**Given instruction:**
In the listing below, find every line containing "from" and copy it out.

* BEGIN Collected material *

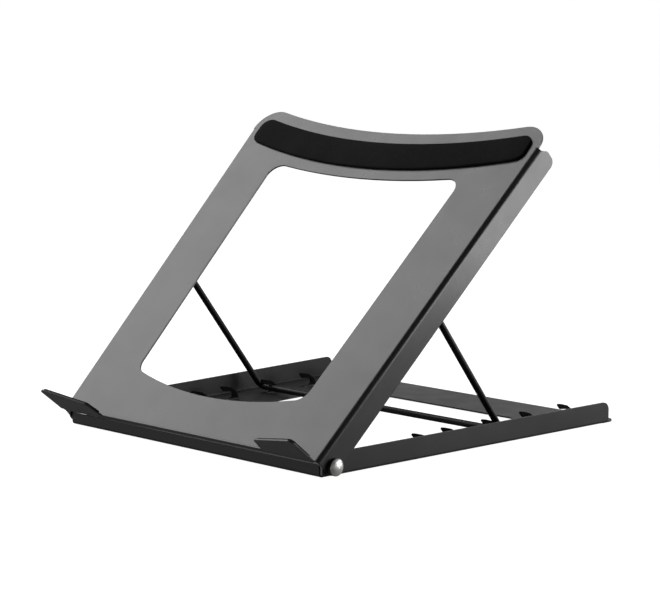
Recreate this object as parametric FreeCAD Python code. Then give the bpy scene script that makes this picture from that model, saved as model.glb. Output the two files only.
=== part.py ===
import FreeCAD, Part
import math
import os

# Folding laptop stand of bent sheet steel: a base frame, a platform hinged at
# the base's front corners, and a U-shaped steel wire that props the platform
# and drops into one of five pairs of hooks bent up from the base.
# Lengths are in millimetres.  X runs across the stand, Y from front to back,
# Z up.  The model is drawn from the base's front face and then shifted so that
# the middle of its footprint, at floor level, is the origin.

V = FreeCAD.Vector

# ---------------------------------------------------------------- dimensions
SHEET = 1.2            # steel sheet thickness
FOOT_H = 1.0           # height of the rubber feet under the base

# base frame
BASE_HW0 = 130.4       # half width at the front
TAPER = 0.0505         # half width gained per mm of depth
WALL_END = 288.6       # where the side walls stop
FLOOR_END = 298.8      # rear edge of the floor sheet
WALL_H = 15.8          # side wall height, over the underside of the floor
FRONT_H = 8.6          # front wall height
STRIP_W = 51.5         # width of the side strips of the floor
WIN_Y0 = 46.0          # base window, front edge
WIN_Y1 = 247.0         # base window, rear edge
BASE_R_OUT = 2.0       # outer bend radius
BASE_R_IN = 0.8        # inner bend radius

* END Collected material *

**Full solution:**
Recreate this object as parametric FreeCAD Python code. Then give the bpy scene script that makes this picture from that model, saved as model.glb. Output the two files only.
# and drops into one of five pairs of hooks bent up from the base.
# Lengths are in millimetres.  X runs across the stand, Y from front to back,
# Z up.  The model is drawn from the base's front face and then shifted so that